The Commission further recommended that government increase Block funding to the Post School Education and Training Sector (PSET) as a whole in line with increased costs for providing quality education and infrastructure needs.
“The Commission recommended that government increase its expenditure on higher education and training to at least 1% of the GDP, in line with comparable economies.
“The Commission further recommended that government pay particular attention to the Technical and Vocational Education and Training colleges as they cannot perform at their current funding levels,” the report said.
It added that all students at TVET Colleges should receive fully subsidized free education in the form of grants that cover their full cost of study and that no student should be partially funded.
“The Commission recommended that the participation of the National Student Financial Aid Scheme (NSFAS) in the funding of university students be replaced by the ICL system.

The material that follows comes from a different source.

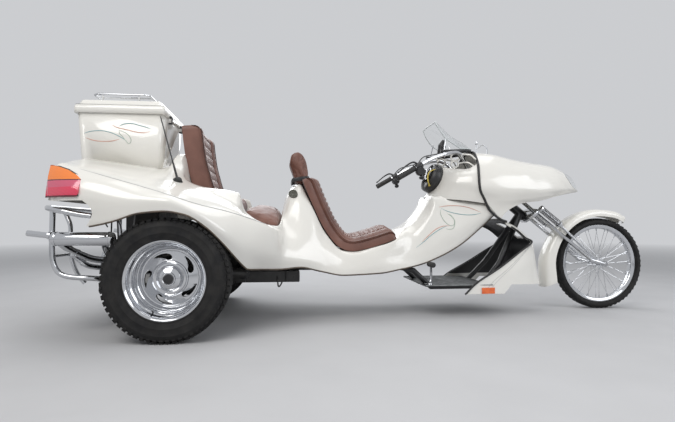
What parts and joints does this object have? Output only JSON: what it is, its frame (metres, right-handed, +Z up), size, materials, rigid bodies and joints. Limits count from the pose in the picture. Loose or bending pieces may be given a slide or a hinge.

NSFAS should be retained for the provision of the funding of all TVET students and TVET student support if such retention is considered necessary.
“The Commission recommended for the application and registration fees to be scrapped across the board.”
The report also found that there is a severe shortage of student accommodation across the higher education and training sector. The Commission recommended that government adopt an affordable plan to develop more student accommodation and that Historically Disadvantaged Institutions be prioritised.
“The commission further recommends a Public-Private Partnership approach when responding to the student accommodation challenge,” said the report.
Political parties had mixed reactions to the recommendations. The Economic Freedom Fighters rejected the proposal of only making TVET colleges free. Spokesperson Mbuyiseni Ndlozi said the Commission seemed to suggest that those who attended universities could afford higher education, while those who attended Technical and Vocational Education and Training (TVET) colleges were in the main poor.
“It proposes an income contingent loan for those who cannot afford within universities, in particular, the missing middle. However, we know that already South Africans are over-indebted, thus young people will simply transition from youth to adulthood in indebtedness. The Commission is, therefore, asking the country to simply position the responsibility on future taxpayers and it is not sustainable,” said Ndlozi.
The ANC also raised concerns with it. Secretary-General Gwede Mantashe said whilst they welcomed the release of the report, there were a number of areas which were of concern to the party.
“The report misses some key tenants of the progressive agenda we seek to drive. Free education for the poor and the working class is not under discussion, it is a policy position of the ANC.
“What the ANC expects rather is a discussion on the modalities to implement it.
“The ANC calls on the government to reject the proposal for a cost-sharing model which will further indebt students and the different classification of students.
“The ANC will further study the comprehensive report and engage government on how practically and urgently we advance the attainment of fee-free higher education for the working class and the poor,” he said.